> **Task goal**: Reproduce all entries verbatim, with nothing added or dropped.
start Data shown
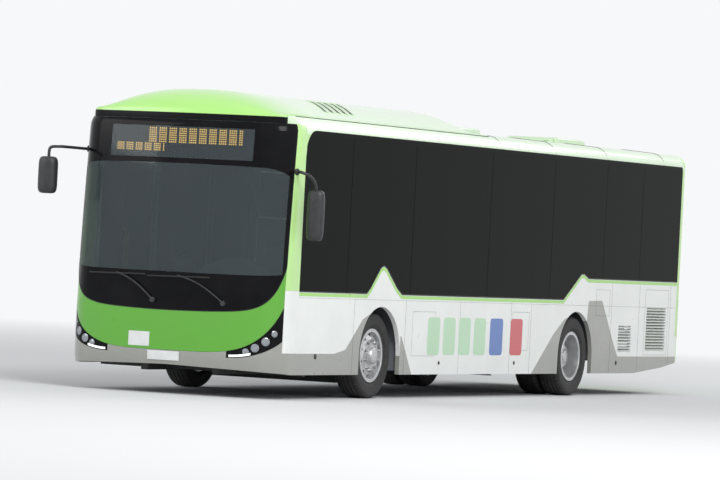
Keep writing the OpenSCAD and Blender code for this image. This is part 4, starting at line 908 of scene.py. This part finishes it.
def build_fairing():
    half = span(0.0, 0.9 * FAIR_HW, 22) + span(0.9 * FAIR_HW, FAIR_HW, 8)[1:]
    s = Shape()
    s.grid([fair_ring(x) for x in [-x for x in half[:0:-1]] + half])
    # the fairing's colour carries a painted sunlit highlight on its top and a painted shadow line at its foot
    o = put(s, "roof_fairing_shell", "roof_sun_fade", angle=40)
    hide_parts("roof_fairing")

    # five slanted slots on each flank, a lip round each; the slots are black sheets for the louvres' dark green and
    # the shade in their recesses, partly painted shade
    slots, lips = Shape(), Shape()
    for side in (-1, 1):
        for i in range(5):
            y0 = st(1.72 + 0.17 * i)
            tops = []
            for u in span(0.0, 1.0, 14):
                places = [(0.55 + 0.38 * u + 0.0406 * w, y0 + 0.35 * (1 - u) + 0.0442 * w)
                          for w in span(0.0, 1.0, 3)]
                tops.append([Vector((side * x, y, fair_top(x) + 0.0015)) for x, y in places])
            slots.grid([top + [p - UP * 0.005 for p in reversed(top)] for top in tops])
            loop = [top[0] for top in tops] + [top[-1] for top in reversed(tops)]
            lips.tube([p + UP * 0.001 for p in loop + loop[:1]], 0.005, 6)
    put(slots, "fairing_slots_painted_shade", "rubber")
    put(lips, "fairing_slot_lips", "mint")

    # seams across the roof, along the fairing's foot and over the side glazing
    s = Shape()
    for station in (5.95, 7.59, 9.27, 11.2):
        s.tube([(x, st(station), roof_line(abs(x)) + 0.0006) for x in span(-HW + 0.004, HW - 0.004, 80)], 0.0032, 6)
    for side in (-1, 1):
        s.tube([(side * (FAIR_HW + 0.001), y, roof_line(FAIR_HW) + 0.002)
                for y in span(st(0.55), st(FAIR_END) - 0.01, 30)], 0.004, 6)
        s.tube([(side * (head_x(HEAD_Z) + 0.0005), y, HEAD_Z + 0.001)
                for y in span(st(PILLAR_S) + HEAD_ARC, st(GLAZING_END), 40)], 0.0022, 6)
    put(s, "roof_seams", "rubber")


def build_hatches():
    for word, station in (("front", 6.50169), ("rear", 9.84837)):
        body = f"hatch_{word}_lid"
        y, z, h = st(station), ROOF_Z + 0.0353, 0.05

        def ring(inset, lift, r):
            return [(px, y + 0.45 + py, z + lift) for px, py in rounded(0.35 - inset, 0.45 - inset, r)]

        s = Shape()
        s.grid([ring(*row) for row in (
            (0.06, 0.012, 0.02), (0.06, 0.0, 0.02), (0.0, 0.0, 0.03), (0.0, h - 0.02, 0.03),
            (0.005, h - 0.012, 0.03), (0.016, h - 0.004, 0.032), (0.04, h, 0.035), (0.085, h, 0.04),
            (0.09, h - 0.003, 0.04), (0.14, h - 0.003, 0.05))])
        # two knuckles round the hinge's pin
        pin_y, pin_z = y - 0.018, ROOF_Z + 0.049
        for x in (-0.196, 0.196):
            s.turned([(-0.03, 0.0063), (-0.03, 0.0115), (-0.0295, 0.012), (0.0295, 0.012), (0.03, 0.0115),
                      (0.03, 0.0063)], (x, pin_y, pin_z), "X", 24)
            s.box((x - 0.03, y - 0.0085, pin_z - 0.008), (x + 0.03, y + 0.002, pin_z + 0.008))
        o = put(s, f"hatch_cover_{word}", "mint", body, angle=30)
        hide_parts(f"hatch_{word}")
        s = Shape()
        loop = ring(0.004, 0.0005, 0.028)
        s.tube(loop + loop[:1], 0.0022, 6)
        put(s, f"hatch_seal_{word}", "rubber", body)


# ---------------------------------------------------------------- mirrors

MIRROR_X = HW + 0.285               # the outer side of both heads


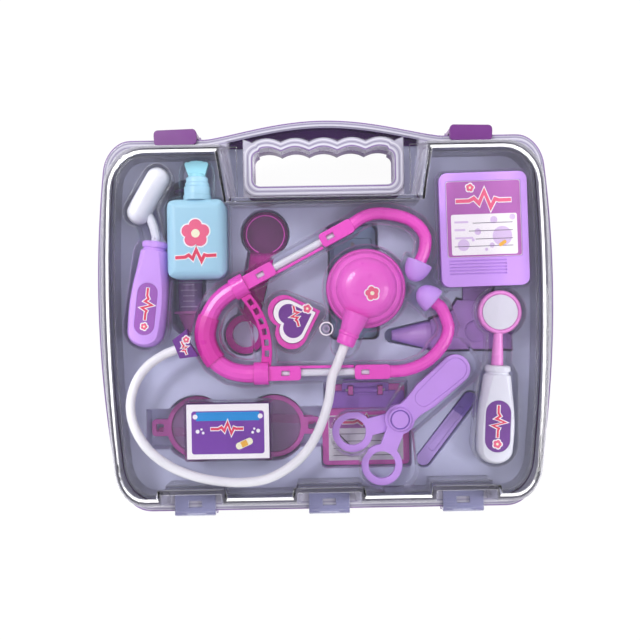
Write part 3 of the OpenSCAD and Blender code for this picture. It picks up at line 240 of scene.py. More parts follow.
end Data shown
> **Correct answer**:
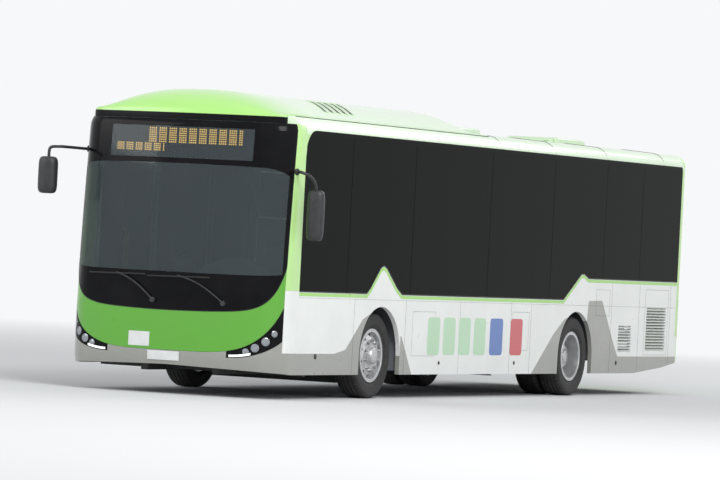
Keep writing the OpenSCAD and Blender code for this image. This is part 4, starting at line 908 of scene.py. This part finishes it.
def build_fairing():
    half = span(0.0, 0.9 * FAIR_HW, 22) + span(0.9 * FAIR_HW, FAIR_HW, 8)[1:]
    s = Shape()
    s.grid([fair_ring(x) for x in [-x for x in half[:0:-1]] + half])
    # the fairing's colour carries a painted sunlit highlight on its top and a painted shadow line at its foot
    o = put(s, "roof_fairing_shell", "roof_sun_fade", angle=40)
    hide_parts("roof_fairing")

    # five slanted slots on each flank, a lip round each; the slots are black sheets for the louvres' dark green and
    # the shade in their recesses, partly painted shade
    slots, lips = Shape(), Shape()
    for side in (-1, 1):
        for i in range(5):
            y0 = st(1.72 + 0.17 * i)
            tops = []
            for u in span(0.0, 1.0, 14):
                places = [(0.55 + 0.38 * u + 0.0406 * w, y0 + 0.35 * (1 - u) + 0.0442 * w)
                          for w in span(0.0, 1.0, 3)]
                tops.append([Vector((side * x, y, fair_top(x) + 0.0015)) for x, y in places])
            slots.grid([top + [p - UP * 0.005 for p in reversed(top)] for top in tops])
            loop = [top[0] for top in tops] + [top[-1] for top in reversed(tops)]
            lips.tube([p + UP * 0.001 for p in loop + loop[:1]], 0.005, 6)
    put(slots, "fairing_slots_painted_shade", "rubber")
    put(lips, "fairing_slot_lips", "mint")

    # seams across the roof, along the fairing's foot and over the side glazing
    s = Shape()
    for station in (5.95, 7.59, 9.27, 11.2):
        s.tube([(x, st(station), roof_line(abs(x)) + 0.0006) for x in span(-HW + 0.004, HW - 0.004, 80)], 0.0032, 6)
    for side in (-1, 1):
        s.tube([(side * (FAIR_HW + 0.001), y, roof_line(FAIR_HW) + 0.002)
                for y in span(st(0.55), st(FAIR_END) - 0.01, 30)], 0.004, 6)
        s.tube([(side * (head_x(HEAD_Z) + 0.0005), y, HEAD_Z + 0.001)
                for y in span(st(PILLAR_S) + HEAD_ARC, st(GLAZING_END), 40)], 0.0022, 6)
    put(s, "roof_seams", "rubber")


def build_hatches():
    for word, station in (("front", 6.50169), ("rear", 9.84837)):
        body = f"hatch_{word}_lid"
        y, z, h = st(station), ROOF_Z + 0.0353, 0.05

        def ring(inset, lift, r):
            return [(px, y + 0.45 + py, z + lift) for px, py in rounded(0.35 - inset, 0.45 - inset, r)]

        s = Shape()
        s.grid([ring(*row) for row in (
            (0.06, 0.012, 0.02), (0.06, 0.0, 0.02), (0.0, 0.0, 0.03), (0.0, h - 0.02, 0.03),
            (0.005, h - 0.012, 0.03), (0.016, h - 0.004, 0.032), (0.04, h, 0.035), (0.085, h, 0.04),
            (0.09, h - 0.003, 0.04), (0.14, h - 0.003, 0.05))])
        # two knuckles round the hinge's pin
        pin_y, pin_z = y - 0.018, ROOF_Z + 0.049
        for x in (-0.196, 0.196):
            s.turned([(-0.03, 0.0063), (-0.03, 0.0115), (-0.0295, 0.012), (0.0295, 0.012), (0.03, 0.0115),
                      (0.03, 0.0063)], (x, pin_y, pin_z), "X", 24)
            s.box((x - 0.03, y - 0.0085, pin_z - 0.008), (x + 0.03, y + 0.002, pin_z + 0.008))
        o = put(s, f"hatch_cover_{word}", "mint", body, angle=30)
        hide_parts(f"hatch_{word}")
        s = Shape()
        loop = ring(0.004, 0.0005, 0.028)
        s.tube(loop + loop[:1], 0.0022, 6)
        put(s, f"hatch_seal_{word}", "rubber", body)


# ---------------------------------------------------------------- mirrors

MIRROR_X = HW + 0.285               # the outer side of both heads


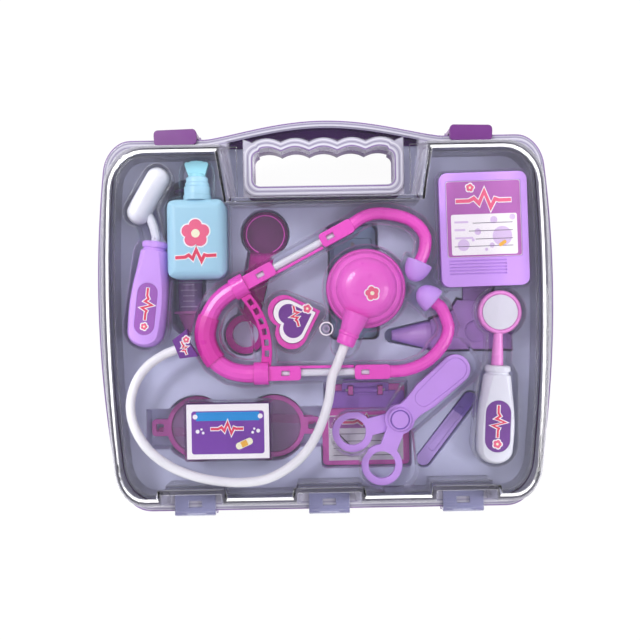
Write part 3 of the OpenSCAD and Blender code for this picture. It picks up at line 240 of scene.py. More parts follow.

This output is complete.